Learning Binary Autoencoder-Based Codes with Progressive Training
Vukan Ninkovic, Dejan Vukobratovic
TL;DR
This paper tackles learning binary error-correcting codes with autoencoders by addressing gradient-flow challenges associated with discretization. It introduces a two-stage training pipeline—continuous pretraining followed by direct binarization—that yields a discrete codebook while preserving end-to-end optimization. On the $n=7$, $k=4$ block with a binary symmetric channel, the method discovers a coset of the Hamming$ (7,4)$ code, achieving BLER identical to ML decoding and revealing a linear code with the same distance spectrum. The results demonstrate that compact neural architectures can implicitly learn algebraically optimal binary codes, offering a practical route toward end-to-end learning of structured codes, with future work targeting longer blocks and scalable message representations.
Abstract
Error correcting codes play a central role in digital communication, ensuring that transmitted information can be accurately reconstructed despite channel impairments. Recently, autoencoder (AE) based approaches have gained attention for the end-to-end design of communication systems, offering a data driven alternative to conventional coding schemes. However, enforcing binary codewords within differentiable AE architectures remains difficult, as discretization breaks gradient flow and often leads to unstable convergence. To overcome this limitation, a simplified two stage training procedure is proposed, consisting of a continuous pretraining phase followed by direct binarization and fine tuning without gradient approximation techniques.

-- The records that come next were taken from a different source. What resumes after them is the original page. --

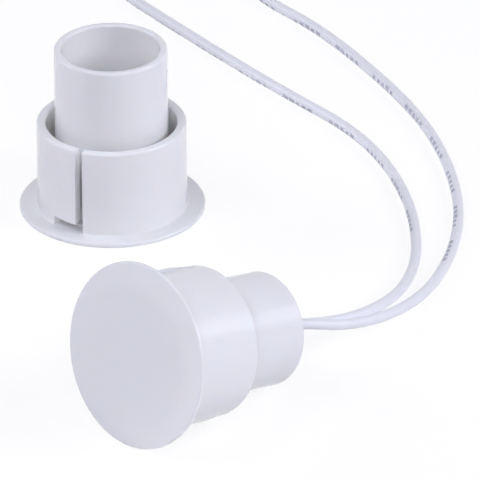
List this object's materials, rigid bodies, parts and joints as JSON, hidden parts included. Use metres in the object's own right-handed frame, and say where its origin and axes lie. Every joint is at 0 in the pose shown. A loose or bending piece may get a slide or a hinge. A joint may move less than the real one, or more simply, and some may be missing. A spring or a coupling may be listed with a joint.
{
  "type": "recessed magnetic contact",
  "caption": "Recessed magnetic door contact: a round flanged reed switch half with wire leads and a matching magnet half, for snap fitting into drilled sheet metal.",
  "frame": {"origin": "centre of the magnet half's face, where it stands on the table", "axes": "+Z along the magnet half's axis from its face to its tube's open end; +Y away from the switch half, roughly along the table past both halves"},
  "size_m": [0.0751, 0.2076, 0.0309],
  "materials": {
    "white_moulding": "smooth injection-moulded white plastic with a soft sheen",
    "nickel_plate": "nickel plated magnet",
    "adhesive": "poured off-white adhesive",
    "reed_glass": "clear drawn glass",
    "reed_metal": "nickel-iron wire",
    "solder": "bright solder",
    "copper": "bare stranded copper",
    "black_sleeve": "black shrink sleeve",
    "lead_insulation": "white insulation with faint grey ink marks",
    "potting": "cast white epoxy",
    "white_band": "thin white band",
    "tinned_wire": "tinned and twisted copper strands"
  },
  "bodies": {
    "root": {"magnet_collar": "white_moulding", "magnet_tube": "white_moulding", "magnet": "nickel_plate", "magnet_adhesive": "adhesive", "switch_collar": "white_moulding", "switch_tube": "white_moulding", "reed_glass": "reed_glass", "reed_blade_front": "reed_metal", "reed_blade_rear": "reed_metal", "solder_joint_front": "solder", "solder_joint_rear": "solder", "outer_lead_core": "copper", "inner_lead_core": "copper", "sleeve_front": "black_sleeve", "sleeve_rear": "black_sleeve", "outer_lead_potted": "lead_insulation", "inner_lead_potted": "lead_insulation", "potting": "potting", "outer_lead": "lead_insulation", "inner_lead": "lead_insulation", "outer_lead_coil": "lead_insulation", "inner_lead_coil": "lead_insulation", "outer_lead_tie": "white_band", "inner_lead_tie": "white_band", "outer_lead_end": "tinned_wire", "inner_lead_end": "tinned_wire"}
  },
  "joints": []
}
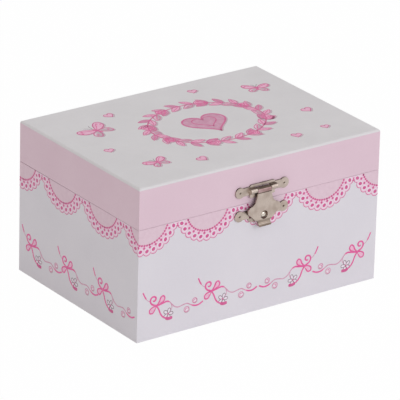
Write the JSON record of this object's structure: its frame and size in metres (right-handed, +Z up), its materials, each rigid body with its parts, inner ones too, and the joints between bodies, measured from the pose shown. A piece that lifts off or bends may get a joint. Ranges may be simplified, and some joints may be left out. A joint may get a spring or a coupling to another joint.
{
  "type": "ballerina jewellery box",
  "caption": "Papered jewellery box with a hinged lid and clasp; a wind-up musical movement turns a dancer who folds down as the lid shuts.",
  "frame": {"origin": "centre of the underside of the box", "axes": "+Z up, -Y the front with the clasp, +Y the back with the hinges and the key, +X to the right seen from the front"},
  "size_m": [0.152, 0.1298, 0.0847],
  "materials": {
    "board": "plain fibreboard",
    "print_paper": "white coated paper with pink print",
    "pink_paper": "pale pink coated paper",
    "flock": "pink flock",
    "felt": "pale pink felt",
    "mirror_glass": "silvered glass",
    "nickel": "bright nickel plate",
    "steel": "plain steel",
    "cast_zinc": "gilt zinc casting",
    "brass": "satin brass",
    "doll": "moulded plastic, painted",
    "tulle": "pink tulle"
  },
  "bodies": {
    "case": {"front_board": "board", "back_board": "board", "left_board": "board", "right_board": "board", "floor_board": "board", "base_felt": "felt", "case_paper": "print_paper", "case_lining": "flock", "deck_board": "board", "deck_riser": "board", "deck_cleats": "board", "deck_lining": "flock", "divider": "flock", "ring_rolls": "flock", "case_leaf_left": "nickel", "case_leaf_right": "nickel", "hinge_pins": "steel", "case_nails": "nickel", "case_clasp_plate": "nickel", "clasp_stud": "nickel", "bedplate": "cast_zinc", "movement_screws": "steel", "spring_barrel": "brass", "mainspring": "steel", "key_escutcheon": "nickel", "comb": "steel", "machine_screws": "steel", "governor_bracket": "steel", "stop_spring": "steel"},
    "lid": {"lid_top_board": "board", "lid_front_rail": "board", "lid_back_rail": "board", "lid_left_rail": "board", "lid_right_rail": "board", "lid_side_paper": "pink_paper", "lid_top_paper": "print_paper", "lid_lining": "flock", "mirror": "mirror_glass", "lid_leaf_left": "nickel", "lid_leaf_right": "nickel", "lid_nails": "nickel", "lid_clasp_plate": "nickel", "clasp_pin": "steel"},
    "hasp": {"hasp": "nickel"},
    "winding": {"winding_arbor": "steel", "great_wheel": "brass", "winding_key": "nickel"},
    "cylinder": {"cylinder": "brass", "cylinder_arbor": "steel", "cylinder_gear": "brass", "drive_cup": "nickel"},
    "governor": {"governor_arbor": "steel", "governor_wheel": "brass"},
    "fly": {"governor_worm": "steel", "fly": "brass"},
    "stop_rod": {"stop_rod": "steel"},
    "dancer_tilt": {"dancer_spring": "steel"},
    "dancer": {"dancer_figure": "doll", "dancer_tutu": "tulle"}
  },
  "joints": [
    {"name": "lid_hinge", "type": "hinge", "parent": "case", "child": "lid", "pos_m": [0, 0.0562, 0.06195], "axis": [-1, 0, 0], "range_deg": [0, 98]},
    {"name": "hasp_swing", "type": "hinge", "parent": "lid", "child": "hasp", "pos_m": [0, -0.0561, 0.0688], "axis": [-1, 0, 0], "range_deg": [0, 120]},
    {"name": "key_turn", "type": "hinge", "parent": "case", "child": "winding", "pos_m": [0, 0.06, 0.016], "axis": [0, 1, 0], "continuous": true},
    {"name": "cylinder_spin", "type": "hinge", "parent": "case", "child": "cylinder", "pos_m": [0, 0.03, 0.04], "axis": [0, 0, 1], "continuous": true},
    {"name": "governor_spin", "type": "hinge", "parent": "case", "child": "governor", "pos_m": [0.0108, 0.03, 0.04], "axis": [0, 0, 1], "continuous": true},
    {"name": "fly_spin", "type": "hinge", "parent": "case", "child": "fly", "pos_m": [0.0166, 0.03, 0.0382], "axis": [0, 1, 0], "continuous": true},
    {"name": "stop_slide", "type": "slide", "parent": "case", "child": "stop_rod", "axis": [0, 0, 1], "range_m": [0, 0.0042], "deforming": ["stop_spring"]},
    {"name": "dancer_fold", "type": "hinge", "parent": "case", "child": "dancer_tilt", "pos_m": [0, 0.03, 0.06], "axis": [-1, 0, 0], "range_deg": [0, 82.2], "deforming": ["dancer_spring"]},
    {"name": "dancer_spin", "type": "hinge", "parent": "dancer_tilt", "child": "dancer", "pos_m": [0, 0.03, 0.06], "axis": [0, -0.9903, 0.1392], "continuous": true}
  ],
  "couplings": [
    {"joint": "cylinder_spin", "follows": "key_turn", "ratio": -2},
    {"joint": "governor_spin", "follows": "key_turn", "ratio": 10},
    {"joint": "fly_spin", "follows": "key_turn", "ratio": -120},
    {"joint": "dancer_spin", "follows": "key_turn", "ratio": -2},
    {"joint": "dancer_fold", "follows": "lid_hinge", "ratio": 0.83674},
    {"joint": "stop_slide", "follows": "lid_hinge", "m_per_rad": 0.00234}
  ]
}
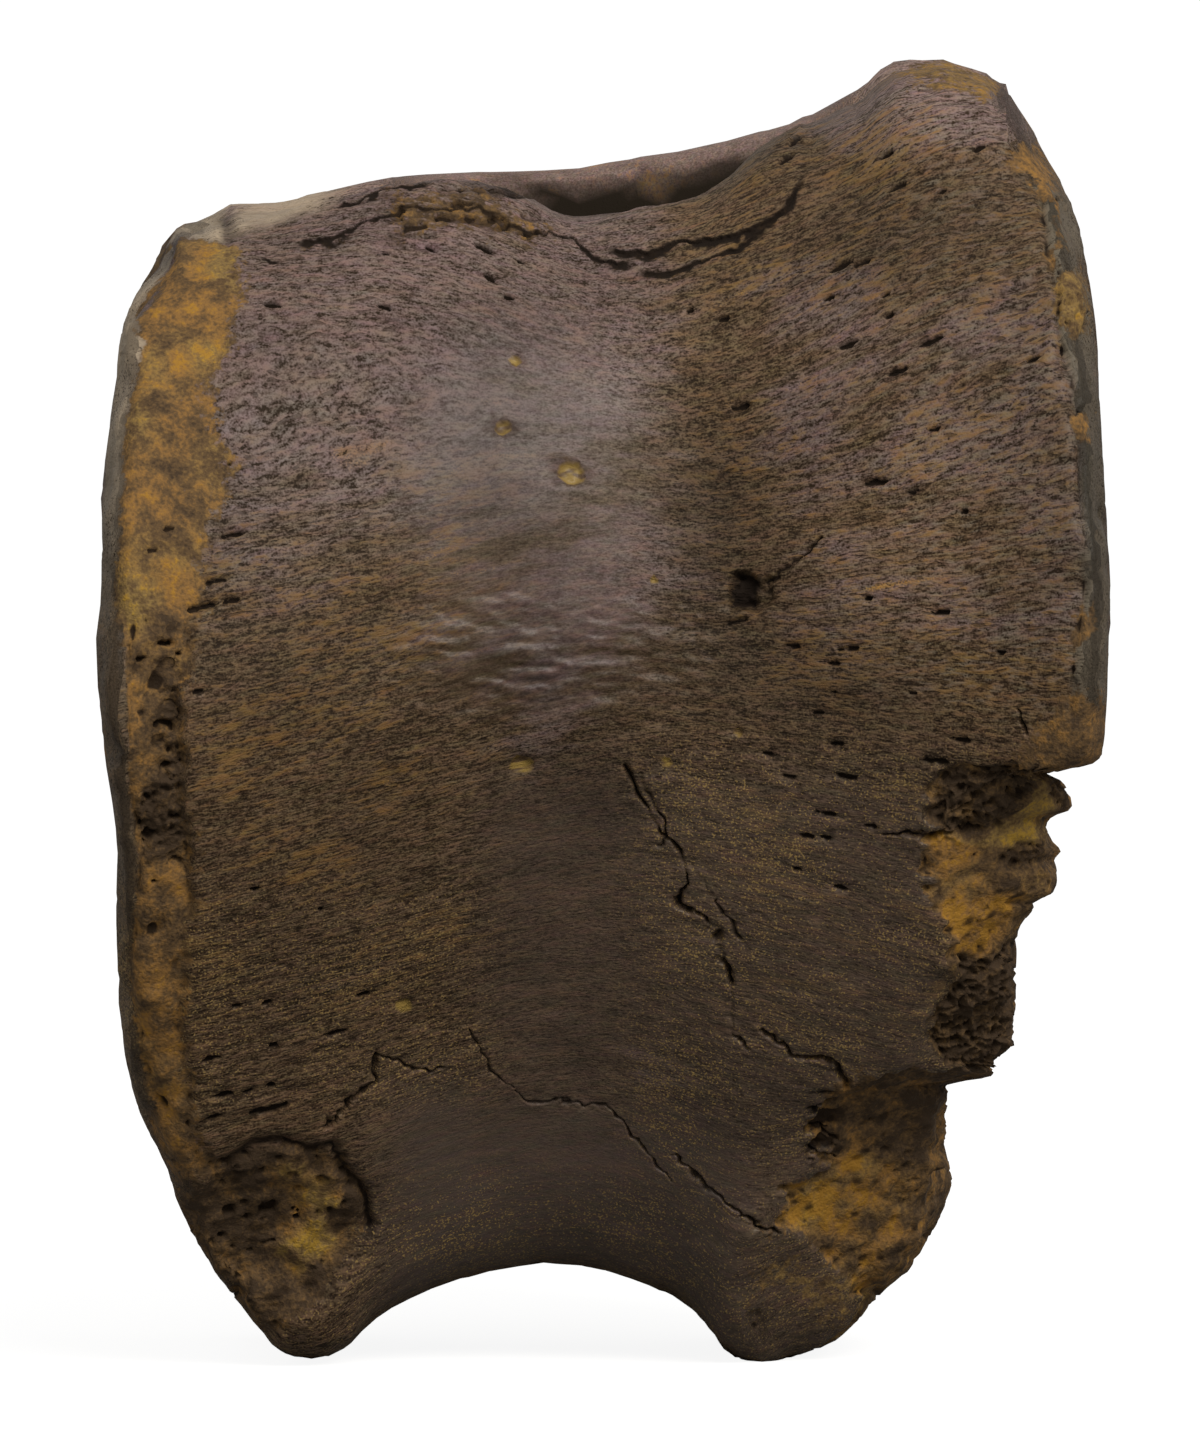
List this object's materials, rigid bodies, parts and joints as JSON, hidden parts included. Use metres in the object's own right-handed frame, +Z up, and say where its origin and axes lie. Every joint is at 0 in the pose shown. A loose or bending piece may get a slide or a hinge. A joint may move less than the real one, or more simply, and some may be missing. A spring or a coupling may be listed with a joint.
{
  "type": "fossil dinosaur vertebra",
  "caption": "Spool-shaped fossil tail vertebra with dished end faces, a waisted body, a broken corner and a canal trough on top.",
  "frame": {"origin": "centre of the bounding box, on the plane of the worn lips that the vertebra stands on", "axes": "+Z up through the canal trough, X along the spine from one end face to the other with the broken end towards +X, the pictured flank faces -Y"},
  "size_m": [0.084, 0.0994, 0.1092],
  "materials": {
    "fossil_bone": "dark brown mineralised bone with a fibrous grain, satin on the smooth flank, matt and spongy where broken, rust and ochre stains"
  },
  "bodies": {
    "root": {"vertebra": "fossil_bone"}
  },
  "joints": []
}
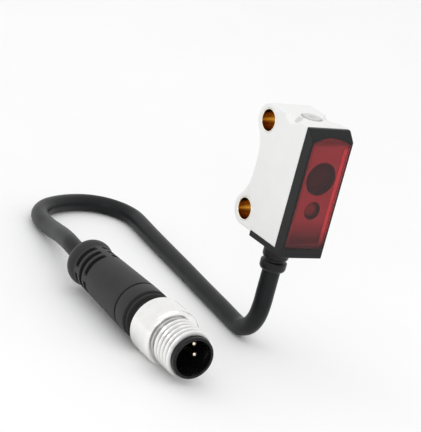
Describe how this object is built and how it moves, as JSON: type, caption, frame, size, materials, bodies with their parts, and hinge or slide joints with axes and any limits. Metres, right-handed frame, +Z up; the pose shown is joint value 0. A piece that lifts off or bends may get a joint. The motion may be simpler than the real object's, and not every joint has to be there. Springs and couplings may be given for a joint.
{
  "type": "photoelectric sensor",
  "caption": "Sub-miniature photoelectric sensor with a red window, teach button, brass mounting sleeves and a short cable with an M8 plug.",
  "frame": {"origin": "midway between the two mounting holes, on the sensor's middle plane", "axes": "+Z up the sensor's height, +X across its width along the mounting holes, window facing -Y"},
  "size_m": [0.0346, 0.0717, 0.0396],
  "materials": {
    "white_plastic": "fine moulded texture, slightly glossy",
    "black_plastic": "fine moulded texture, satin",
    "red_window": "clear red, polished",
    "seal_rubber": "matt",
    "gasket_foam": "pale, matt",
    "optics_grey": "matt moulding with dark bores",
    "lens_clear": "polished",
    "led_clear": "clear epoxy",
    "chip_black": "moulded epoxy",
    "board_green": "solder mask",
    "guide_clear": "translucent",
    "button_grey": "satin",
    "switch_metal": "plain",
    "brass": "turned",
    "gland_black": "satin, soft moulded",
    "wire_brown": "plain insulation",
    "cable_jacket": "satin polyurethane",
    "grip_black": "soft matt moulding",
    "insert_black": "satin",
    "gold_pins": "gold plated",
    "nickel": "nickel plated, satin"
  },
  "bodies": {
    "sensor": {"housing_shell": "white_plastic", "front_cover": "black_plastic", "front_window": "red_window", "window_seal": "gasket_foam", "optics_block": "optics_grey", "receiver_lens": "lens_clear", "emitter_lens": "lens_clear", "emitter_led": "led_clear", "receiver_diode": "chip_black", "circuit_board": "board_green", "board_chips": "chip_black", "status_leds": "led_clear", "light_guides": "guide_clear", "button_seal": "seal_rubber", "tact_switch": "switch_metal", "upper_sleeve": "brass", "lower_sleeve": "brass", "cable_gland": "gland_black", "core_wires": "wire_brown", "cable": "cable_jacket", "plug_grip": "grip_black", "contact_carrier": "insert_black", "contact_pins": "gold_pins", "plug_wires": "wire_brown"},
    "button": {"teach_button": "button_grey", "switch_plunger": "chip_black"},
    "coupling": {"coupling_ring": "nickel"}
  },
  "joints": [
    {"name": "button_press", "type": "slide", "parent": "sensor", "child": "button", "axis": [0, 0, -1], "range_m": [0, 0.00025], "stiffness_N_per_m": 1200, "springref_m": -0.001},
    {"name": "ring_turn", "type": "hinge", "parent": "sensor", "child": "coupling", "pos_m": [-0.0204, -0.00943, -0.0245], "axis": [-0.0698, -0.9976, 0], "continuous": true}
  ]
}
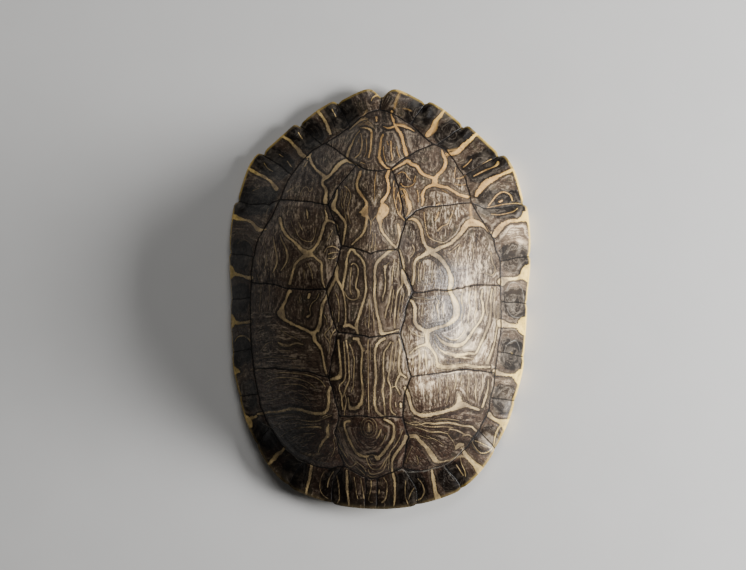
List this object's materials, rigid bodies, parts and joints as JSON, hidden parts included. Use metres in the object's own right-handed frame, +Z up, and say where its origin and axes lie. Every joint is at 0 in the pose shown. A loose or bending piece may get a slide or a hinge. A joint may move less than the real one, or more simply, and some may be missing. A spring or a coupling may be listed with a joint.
{
  "type": "pond turtle carapace",
  "caption": "Empty upper shell of a pond turtle, dark with a yellow line pattern, domed with a toothed tail rim and an open ribbed hollow beneath, lying dome up.",
  "frame": {"origin": "on the surface the shell lies on, under the middle of its box", "axes": "+Y towards the tail end, +Z up out of the dome, +X towards the animal's left side"},
  "size_m": [0.2032, 0.2803, 0.086],
  "materials": {
    "horn_and_bone": "semi-gloss dark brown horn scutes with yellow lines over pale dry bone inside"
  },
  "bodies": {
    "root": {"carapace": "horn_and_bone"}
  },
  "joints": []
}
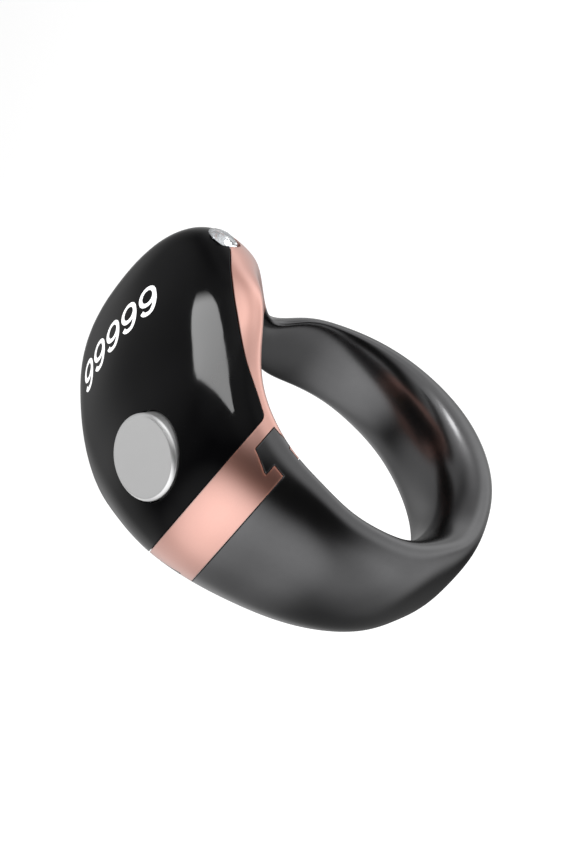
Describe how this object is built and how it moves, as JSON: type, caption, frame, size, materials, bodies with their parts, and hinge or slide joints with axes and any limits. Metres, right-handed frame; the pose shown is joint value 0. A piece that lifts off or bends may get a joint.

For the (7,4) block configuration over a binary symmetric channel (BSC), the learned encoder-decoder pair learns a rotated version (coset code) of the optimal Hamming code, naturally recovering its linear and distance properties and thereby achieving the same block error rate (BLER) with maximum likelihood (ML) decoding. These results indicate that compact AE architectures can effectively learn structured, algebraically optimal binary codes through stable and straightforward training.